It’s coming back to Ketchikan next year.

The Southeast Conference concluded its annual meeting at the end of the week.

The three-day meeting started with a presentation that has increased in popularity over the years for its summation of and projections for the Southeast economy: By the Numbers.

The 2021 version, compiled by Rain Coast Data, reiterates the dire effects the novel coronavirus had on the 2020 economy. It isn’t a year on which most in Southeast wish to dwell.

This year elicited an encouraging report by contrast, and 2022 is expected to be even more uplifting for the region.

Southeast is in a volatile period of recovery.

Alaska’s congressional delegation successfully herded the Alaska Tourism Restoration Act through Congress and to President Joe Biden’s desk in record time earlier this year, allowing for the suspension of a law that prevents foreign-flagged ships from sailing between two U.S. ports without stopping at a foreign port. With British Columbia not welcoming foreign-flagged ships during the pandemic, the suspension allowed cruise ships to sail directly between Seattle and Ketchikan without a B.C. stop.

As a result, the cruise industry is managing an abbreviated three-month season through the Inside Passage and around the region from July to October.

The shorter and less voluminous season didn’t match 2019 by a long stretch, but at least travelers who wished to visit by cruise ship had the opportunity. Their presence encouraged the community, despite the delta variant of COVID-19 affecting the industry this fall.

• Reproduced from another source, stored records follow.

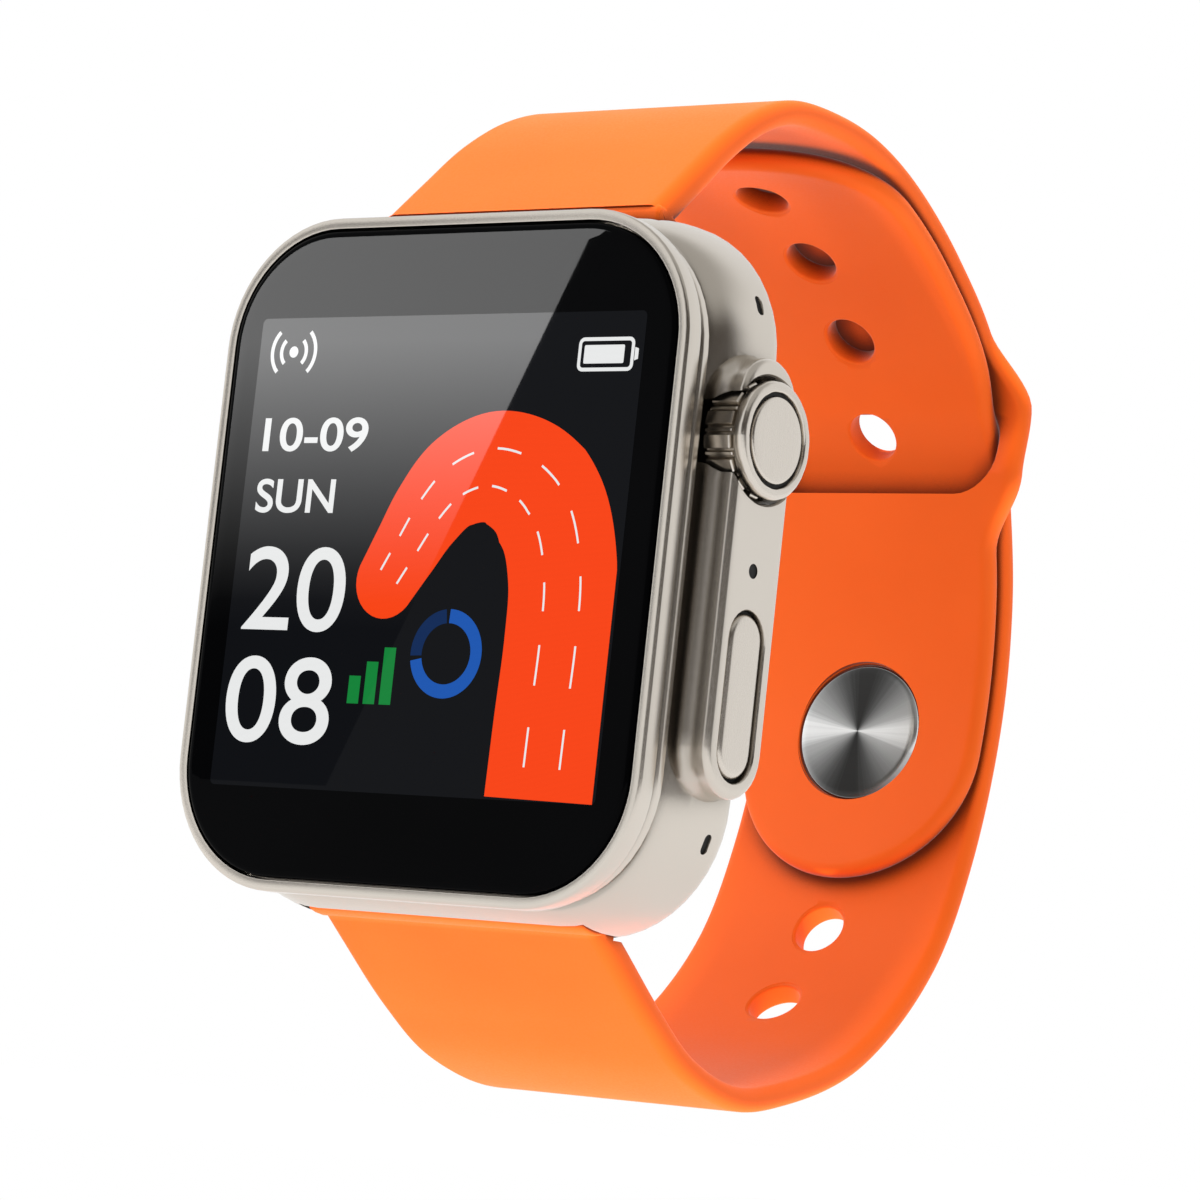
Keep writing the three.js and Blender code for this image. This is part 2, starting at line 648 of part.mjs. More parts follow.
function bottomStrap() {
  const length = bottomCurve.getLength();
  const halfWidth = (distance) => (
    taper(TAIL.half, distance) * roundEnd(TAIL.half, length - distance)
  );
  const strip = bentStrip(bottomCurve, halfWidth, lugThickness, 64);
  const last = HOLES.count - 1 - HOLES.pinHole;
  const holes = Array.from({ length: HOLES.count }, (_, index) => {
    const distance = pinOnBottom + (index - last) * HOLES.pitch;
    const hole = new THREE.CylinderGeometry(HOLES.radius, HOLES.radius, 6, HOLES.sides);
    return standOn(bottomCurve, distance, hole.rotateX(Math.PI / 2));
  });
  return cut(join(strip, strapFoot(-1)), barBore(-1), caseStep(-1), ...holes);
}

function springBar(side, place) {
  const bar = new THREE.Group();
  const tube = rod(SPRING_BAR.radius, -SPRING_BAR.half + 0.6, SPRING_BAR.half - 0.6, 0, 0, 16);
  const bores = [-1, 1].map((end) => (
    rod(SPRING_BAR.tip + 0.12, end > 0 ? 8.0 : -12, end > 0 ? 12 : -8.0, 0, 0, 12)
  ));
  bar.add(named(`${place}_spring_bar`, cut(tube, ...bores), steel()));
  [-1, 1].forEach((end) => {
    const outer = end * (SPRING_BAR.half + SPRING_BAR.reach);
    const inner = end * 9.6;
    const tip = rod(SPRING_BAR.tip, Math.min(inner, outer), Math.max(inner, outer), 0, 0, 12);
    bar.add(named(`${place}_bar_tip_${end > 0 ? 'right' : 'left'}`, tip, steel()));
  });
  bar.position.set(0, SPRING_BAR.y, side * SPRING_BAR.z);
  return bar;
}

// The closing pin, turned so that its local y points out of the band.
function closingPin() {
  const pin = new THREE.Group();
  const tangent = topCurve.getTangentAt(pinOnTop / topCurve.getLength());
  pin.position.copy(topCurve.getPointAt(pinOnTop / topCurve.getLength()));
  pin.rotation.x = Math.atan2(tangent.y, -tangent.z);
  const half = STRAP.thick / 2;
  const base = new THREE.LatheGeometry([[0, -half - 0.1], [PIN.disc - 0.25, -half - 0.1],
    [PIN.disc, -half + 0.1], [PIN.disc, -half + 0.3], [0, -half + 0.3]]
    .map(([r, y]) => new THREE.Vector2(r, y)), 40);
  pin.add(named('pin_base', base, steel()));
  const outside = half + innerDepth;
  const stud = new THREE.LatheGeometry([[0, -half + 0.6], [PIN.neck, -half + 0.6],
    [PIN.neck, outside + 0.3], [PIN.head, outside + 0.3], [PIN.head, outside + 0.7],
    [PIN.head - 0.5, outside + 1.1], [0, outside + 1.25]]
    .map(([r, y]) => new THREE.Vector2(r, y)), 28);
  pin.add(named('pin_stud', stud, steel()));
  return pin;
}

function band() {
  const group = new THREE.Group();
  group.add(named('top_strap', topStrap(), silicone()));
  group.add(named('bottom_strap', bottomStrap(), silicone()));
  group.add(springBar(1, 'top'));
  group.add(springBar(-1, 'bottom'));
  group.add(closingPin());
  return group;
}

const watch = new THREE.Group();
watch.add(frontAssembly());
watch.add(midCase());
watch.add(electronics());
watch.add(rearAssembly());
watch.add(crownAssembly());
watch.add(crownSwitches());
watch.add(sideButton());
watch.add(band());

export default watch;
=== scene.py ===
import math

import bmesh
import bpy
import numpy as np
from mathutils import Matrix, Vector

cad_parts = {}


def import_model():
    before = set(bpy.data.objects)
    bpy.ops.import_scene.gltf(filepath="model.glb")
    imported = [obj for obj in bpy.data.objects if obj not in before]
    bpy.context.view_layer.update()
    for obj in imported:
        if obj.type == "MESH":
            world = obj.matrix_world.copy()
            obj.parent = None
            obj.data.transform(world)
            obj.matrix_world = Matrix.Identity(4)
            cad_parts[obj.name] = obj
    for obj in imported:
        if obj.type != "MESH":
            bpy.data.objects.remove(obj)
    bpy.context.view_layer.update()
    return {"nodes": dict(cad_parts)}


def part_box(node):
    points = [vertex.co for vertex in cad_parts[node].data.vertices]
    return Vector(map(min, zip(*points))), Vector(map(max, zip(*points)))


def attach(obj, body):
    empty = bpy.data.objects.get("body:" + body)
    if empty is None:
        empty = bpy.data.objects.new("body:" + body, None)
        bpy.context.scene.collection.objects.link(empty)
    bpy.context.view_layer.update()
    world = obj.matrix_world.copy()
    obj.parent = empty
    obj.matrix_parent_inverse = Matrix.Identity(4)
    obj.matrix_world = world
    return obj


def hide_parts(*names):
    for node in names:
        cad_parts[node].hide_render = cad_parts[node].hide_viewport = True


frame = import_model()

scene = bpy.context.scene
scene.view_settings.view_transform = "Standard"

MM = 0.001

# Dimensions in millimetres, as in the CAD source.
CASE_WIDTH, CASE_HEIGHT, CASE_CORNER = 40.2, 49.0, 9.6
CASE_BACK, BACK_ROUND = -2.2, 1.1
BODY_MIDDLE, BODY_INSET, BODY_DEPTH = -3.7, 1.8, 5.7
GUARD_Y, GUARD_TOP, GUARD_BOTTOM, GUARD_HALF = -5.5, 14.6, -14.9, 3.2
CROWN, BUTTON, VOICE = (0, -5.42, 9.1), (0, -5.47, -8.06), (0, -5.6, 0.3)
BUTTON_LENGTH, BUTTON_WIDTH, BUTTON_GAP = 11.5, 4.2, 0.25
SCREW_X, SCREW_Z, CONTACT_X, CONTACT_Z = 15.0, 18.2, 3.8, -18.0
BAR_Y, BAR_Z = -5.1, 22.85
# The ports by the case's corners, as (side of x, side of z, degrees round the corner).
CORNER_PORTS = [(1, 1, 22), (1, -1, 18), (-1, 1, 64), (-1, -1, 64)]
THICK, LUG_THICK, LAYER = 1.75, 2.2, 1.95
LUG_HALF, TAIL_HALF, PANEL_HALF, SLOT_HALF, WEB_HALF = 12.0, 10.75, 10.5, 10.85, 13.0
PIN_ALONG, BEYOND_PIN, TAIL_REACH = 83.3, 12.1, 25.0
SLOT_START, SLOT_END, SLOT_RAMP = 55.4, 64.4, 1.3
HOLE_COUNT, PIN_HOLE, HOLE_PITCH, HOLE_RADIUS = 10, 6, 8.15, 2.0
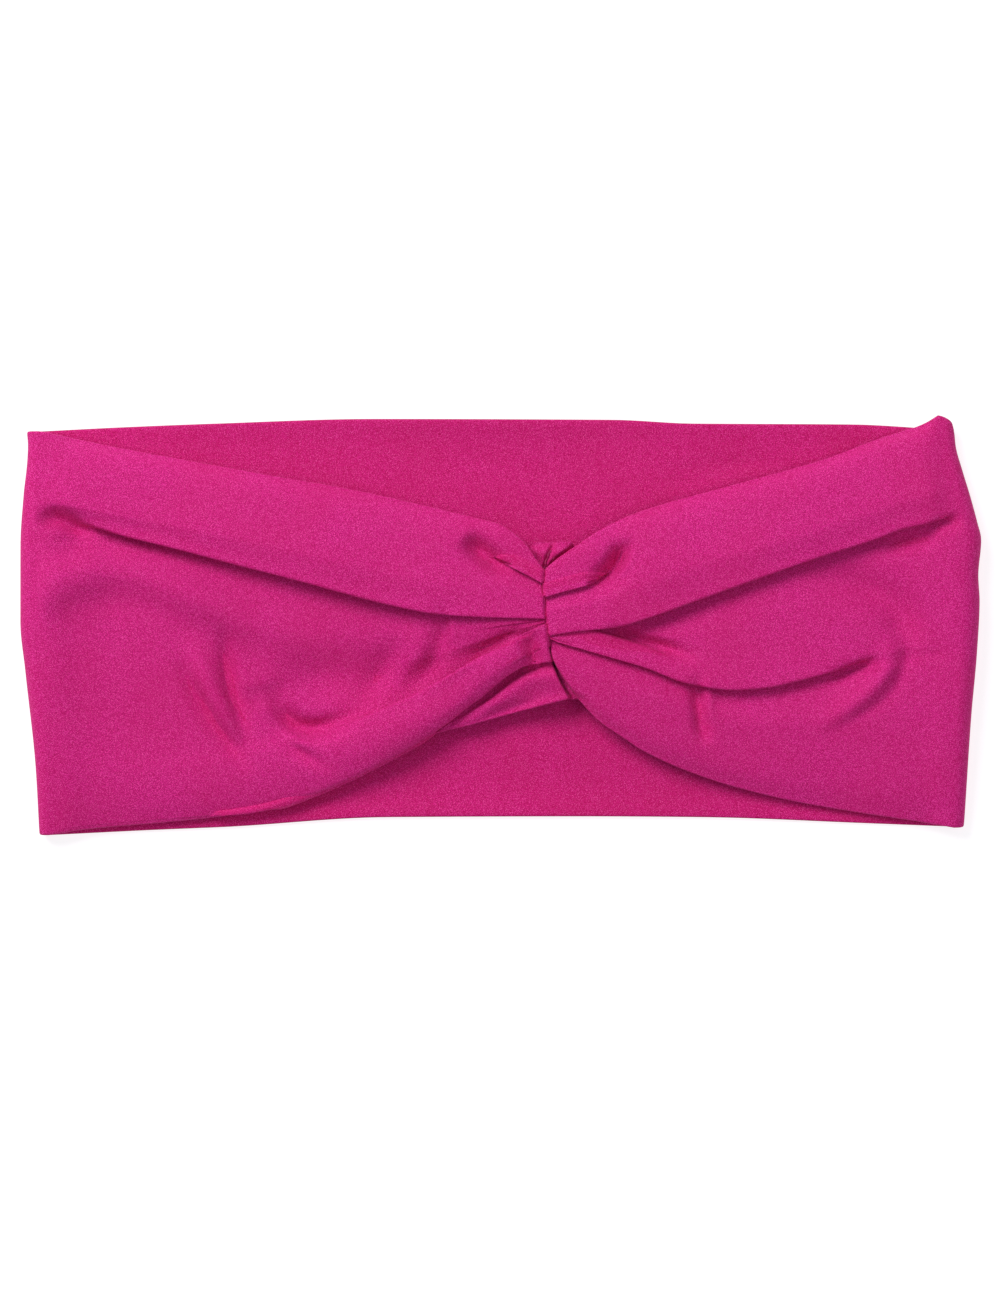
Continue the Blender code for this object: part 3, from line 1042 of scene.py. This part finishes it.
def knit_material(name, face, shade, warm, sheen):
    """Jersey knit: face and shade are the loops' light and dark, warm an uneven dye patch."""
    material = bpy.data.materials.new(name)
    material.use_nodes = True
    tree = material.node_tree
    shader = tree.nodes["Principled BSDF"]
    place = add_node(tree, "ShaderNodeTexCoord", {}, {})
    turned = add_node(tree, "ShaderNodeMapping", {}, {
        "Vector": place.outputs["Object"], "Rotation": GRAIN_TURN,
    })
    grain = add_node(tree, "ShaderNodeTexNoise", {}, {
        "Vector": turned.outputs["Vector"], "Scale": 1 / (GRAIN_MM * MM), "Detail": 0.0,
    }).outputs["Fac"]
    wales = add_node(tree, "ShaderNodeTexWave", {}, {
        "Vector": place.outputs["UV"], "Scale": WAVE_UNIT / (WALE_MM * MM), "Distortion": 6,
        "Detail": 2,
    }).outputs["Fac"]
    mottle = add_node(tree, "ShaderNodeTexNoise", {}, {
        "Vector": place.outputs["Object"], "Scale": 1 / (MOTTLE_MM * MM), "Detail": 2,
    }).outputs["Fac"]
    loops = add_node(tree, "ShaderNodeMapRange", {}, {
        "Value": grain, "From Min": 0.35, "From Max": 0.65,
    })
    patches = add_node(tree, "ShaderNodeMapRange", {}, {
        "Value": mottle, "From Min": 0.35, "From Max": 0.75, "To Max": 0.35,
    })
    # The grain's peaks take the painted glint colour.
    painted_glint_mask = add_node(tree, "ShaderNodeMapRange", {}, {
        "Value": grain, "From Min": 0.58, "From Max": 0.74, "To Max": 0.3,
    })
    base = add_node(tree, "ShaderNodeMix", {"data_type": "RGBA"}, {
        0: loops.outputs[0], MIX_A: linear(shade), MIX_B: linear(face),
    })
    dyed = add_node(tree, "ShaderNodeMix", {"data_type": "RGBA"}, {
        0: patches.outputs[0], MIX_A: base.outputs[MIXED], MIX_B: linear(warm),
    })
    # The painted glint is mixed over the dyed knit colour.
    with_painted_glints = add_node(tree, "ShaderNodeMix", {"data_type": "RGBA"}, {
        0: painted_glint_mask.outputs[0], MIX_A: dyed.outputs[MIXED], MIX_B: linear(PAINTED_GLINT_COLOUR),
    })
    relief = add_node(tree, "ShaderNodeMath", {"operation": "MULTIPLY_ADD"}, {
        0: wales, 1: WALE_RELIEF, 2: grain,
    })
    bump = add_node(tree, "ShaderNodeBump", {}, {
        "Distance": RELIEF_MM * MM, "Height": relief.outputs[0],
    })
    tree.links.new(with_painted_glints.outputs[MIXED], shader.inputs["Base Color"])
    tree.links.new(bump.outputs["Normal"], shader.inputs["Normal"])
    shader.inputs["Roughness"].default_value = 0.8
    shader.inputs["Specular IOR Level"].default_value = 0.2
    shader.inputs["Sheen Weight"].default_value = sheen
    shader.inputs["Sheen Roughness"].default_value = 0.45
    shader.inputs["Sheen Tint"].default_value = linear(SHEEN_COLOUR)
    print(name, len(tree.nodes), "nodes")
    return material


outer_knit = knit_material("brushed_nylon_jersey_knit", "#EA2498", "#AE0052", "#C40A60", 0.06)
# The lining takes the same knit with colours a little darker and deeper: painted shade.
lining_knit = knit_material("plain_nylon_jersey_lining", "#E81A8E", "#B2004E", "#C0045A", 0.03)

# %% [markdown]
# Sewing thread is spun polyester, dyed to match and a little glossier than the knit. The
# elastic is a milky clear polyurethane tape.

# %% Thread and elastic
TWIST_DEPTH = 0.04


def plain_material(name, colour, roughness, twist_mm, alpha=1.0):
    """A spun or extruded finish: one colour with a fine twist or grain in its surface."""
    material = bpy.data.materials.new(name)
    material.use_nodes = True
    tree = material.node_tree
    shader = tree.nodes["Principled BSDF"]
    place = add_node(tree, "ShaderNodeTexCoord", {}, {}).outputs["Object"]
    twist = add_node(tree, "ShaderNodeTexNoise", {}, {
        "Vector": place, "Scale": 1 / (twist_mm * MM), "Detail": 2,
    }).outputs["Fac"]
    bump = add_node(tree, "ShaderNodeBump", {}, {"Distance": TWIST_DEPTH * MM, "Height": twist})
    tree.links.new(bump.outputs["Normal"], shader.inputs["Normal"])
    shader.inputs["Base Color"].default_value = linear(colour)
    shader.inputs["Roughness"].default_value = roughness
    shader.inputs["Alpha"].default_value = alpha
    print(name, len(tree.nodes), "nodes")
    return material


spun_thread = plain_material("spun_polyester_thread", "#B81F68", 0.55, 0.3)
clear_tape = plain_material("clear_polyurethane_elastic", "#E9E4E2", 0.3, 0.8, 0.75)

# %% [markdown]
# ## What moves with what
#
# The front half stays put, and the gathered seam lifts. The front half's pieces go with the
# front body and the seam's pieces with the gather body. The back halves, side folds and all,
# are baked where they lie and go with neither.

# %% Bodies and replaced solids
for word in SIDES:
    top_seam, bottom_seam = edge_seams[word]
    for piece in (outer[word], lining[word], top_seam, bottom_seam):
        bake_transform(piece)
    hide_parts(f"outer_back_{word}", f"outer_gather_{word}")
    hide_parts(f"lining_back_{word}", f"lining_gather_{word}")
    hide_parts(f"top_edge_seam_{word}")
    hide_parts(f"bottom_edge_seam_{word}")
    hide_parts(f"seam_allowance_{word}")
    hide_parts(f"gathering_thread_{word}")
    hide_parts(f"overlock_stitching_{word}")
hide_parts("outer_front")
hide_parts("lining_front")
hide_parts("top_edge_seam_front")
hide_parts("bottom_edge_seam_front")
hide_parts("gather_seam_stitching")
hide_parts("seam_elastic")
seam_threads = [*gathering.values(), *overlock.values(), seam_stitches]
for piece in (outer["front"], lining["front"], *edge_seams["front"]):
    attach(piece, "front")
for piece in (*raw_ends.values(), *seam_threads, elastic):
    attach(piece, "gather")
print("pieces that lift with the seam:", len(raw_ends) + len(seam_threads) + 1)

# %% [markdown]
# Each piece takes its finish, and the name of the slot in the frame's record that the finish
# stands for is printed beside it.

# %% Finishes
finishes = [
    (outer_knit, "outer_knit", [*outer.values(), *raw_ends.values()]),
    (lining_knit, "lining_knit", [*lining.values()]),
    (spun_thread, "sewing_thread", [*seam_threads, *sum(edge_seams.values(), [])]),
    (clear_tape, "clear_elastic", [elastic]),
]
for material, slot, pieces in finishes:
    for piece in pieces:
        piece.data.materials.append(material)
    print(slot, "on", len(pieces), "pieces")

# %% [markdown]
# Every piece of cloth has its UV map stretched over the size it was cut to. The cut length of
# the whole strip is printed here.

# %% Cloth sizes
print("strip of cloth, m:", round(FRONT_FLAT[0] + sum(flat[0] for flat in HALF_FLAT.values()), 3))

# %% [markdown]
# ## Floor, light and camera
#
# The band lies on white paper. The paper lies a hair below the cloth, so that the two faces
# don't fight, and it glows a little, so that it stays white under the soft light.

# %% The white floor
FLOOR_HALF = 3
FLOOR_GAP = 0.05
bm = bmesh.new()
bmesh.ops.create_grid(bm, x_segments=1, y_segments=1, size=FLOOR_HALF)
bmesh.ops.translate(bm, verts=bm.verts[:], vec=(0, 0, -FLOOR_GAP * MM))
floor_mesh = bpy.data.meshes.new("floor")
bm.to_mesh(floor_mesh)
bm.free()
floor = bpy.data.objects.new("floor", floor_mesh)
scene.collection.objects.link(floor)
paper = bpy.data.materials.new("matte_white_paper")
paper.use_nodes = True
paper_shader = paper.node_tree.nodes["Principled BSDF"]
paper_shader.inputs["Base Color"].default_value = linear("#A8A8A8")
paper_shader.inputs["Roughness"].default_value = 0.9
paper_shader.inputs["Emission Color"].default_value = linear("#FFFFFF")
paper_shader.inputs["Emission Strength"].default_value = 0.78
floor.data.materials.append(paper)
print("floor, m:", [round(side, 2) for side in floor.dimensions])

# %% [markdown]
# One large soft light stands beyond the upper left corner, so each lip throws a soft shadow
# down and to the right. A weak one and the pale surroundings fill the shadows.


# %% Soft lights
def soft_light(name, place, size, power):
    """A round soft light that points at the origin."""
    data = bpy.data.lights.new(name, "AREA")
    data.shape = "DISK"
    data.size = size
    data.energy = power
    light = bpy.data.objects.new(name, data)
    light.location = place
    light.rotation_mode = "QUATERNION"
    light.rotation_quaternion = light.location.to_track_quat("Z", "Y")
    scene.collection.objects.link(light)
    print(name, power, "W")


soft_light("key_light", place=(-0.6, 0.72, 0.9), size=0.7, power=12.6)
soft_light("fill_light", place=(0.5, -0.1, 1.3), size=1.0, power=2.2)
world = bpy.data.worlds.new("studio")
world.use_nodes = True
sky = world.node_tree.nodes["Background"]
sky.inputs["Color"].default_value = linear("#F2EEFF")
sky.inputs["Strength"].default_value = 0.36
scene.world = world
scene.view_settings.view_transform = "Standard"

# %% [markdown]
# The camera looks straight down. Its lens follows from its height and from how tall a stretch
# of the floor the picture takes in.

# %% The camera
CAMERA_HEIGHT = 1.2
PICTURE_TALL = 0.3117
PICTURE_CENTRE = (-0.0004, -0.0058)
camera_data = bpy.data.cameras.new("camera")
camera_data.sensor_width = 36
camera_data.lens = camera_data.sensor_width * CAMERA_HEIGHT / PICTURE_TALL
camera = bpy.data.objects.new("camera", camera_data)
camera.location = (*PICTURE_CENTRE, CAMERA_HEIGHT)
scene.collection.objects.link(camera)
scene.camera = camera
print("lens, mm:", round(camera_data.lens))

Thinking well into the future, Congressman Don Young, working with Alaska’s senators, has introduced legislation to allow ports or land owned by Tribes or Alaska Native Corporations to satisfy the Passenger Vessel Services Act’s (PVSA) foreign stop requirement.

Jet passenger traffic also increased this year, with June 2021 posting a 260% increased over June 2020.

Meanwhile, the fishing industry to date has experienced an improvement over 2020. Seafood jobs increased 11%, as prices also rose. Coho and sockeye catches exceed those in 2020. Chum and king are similar. Pinks came in much higher than expected.

When it comes to the timber industry, the projections aren’t as vitalizing. Sealaska Corporation has decided to transition out of the industry and, while President Donald Trump had implemented the Alaska Roadless Rule exemption, President Biden canceled it again. The exemption would increase the availability of timber available for harvest.

The mining industry — a longtime economic factor in Southeast — holds continuing promise. The Hecla Greens Creek mine had 450 full-time, permanent employees in August, which is 10 more than August 2020.

The Coeur Alaska Kensington mine had only three fewer of its 40 full-time employees than it did in ’20.

The construction industry showed a 9% increase in jobs during the first half of this year, in part due to development in Ward Cove. The future is in federally funded projects as communities and the state spend cautiously.

The health care industry in the region saw a 0.5% decline in jobs this year. The response to the pandemic is credited for that. Worker fatigue and the challenge in filling positions is a current concern.

Finally, 13% of 440 businesses surveyed expect to add jobs over the 12-month period between April of this year and next, according to the By the Numbers report. Nearly half expect to maintain current employment, while 15% anticipate cuts. Forty-five percent credited government aid in allowing for staff retention.

Sitka had the most positive response, with a third of its businesses who responded to the survey indicating they expected to add staff in this period. Twenty-five percent of respondents answered the question with unknown.

But Ketchikan’s largest industry is expecting 1.4 million cruise ship passengers in the coming year. Almost 600 voyages are anticipated. If that can be realized, the First City will be back in large part economically.

The full report is available on the Southeast Conference website.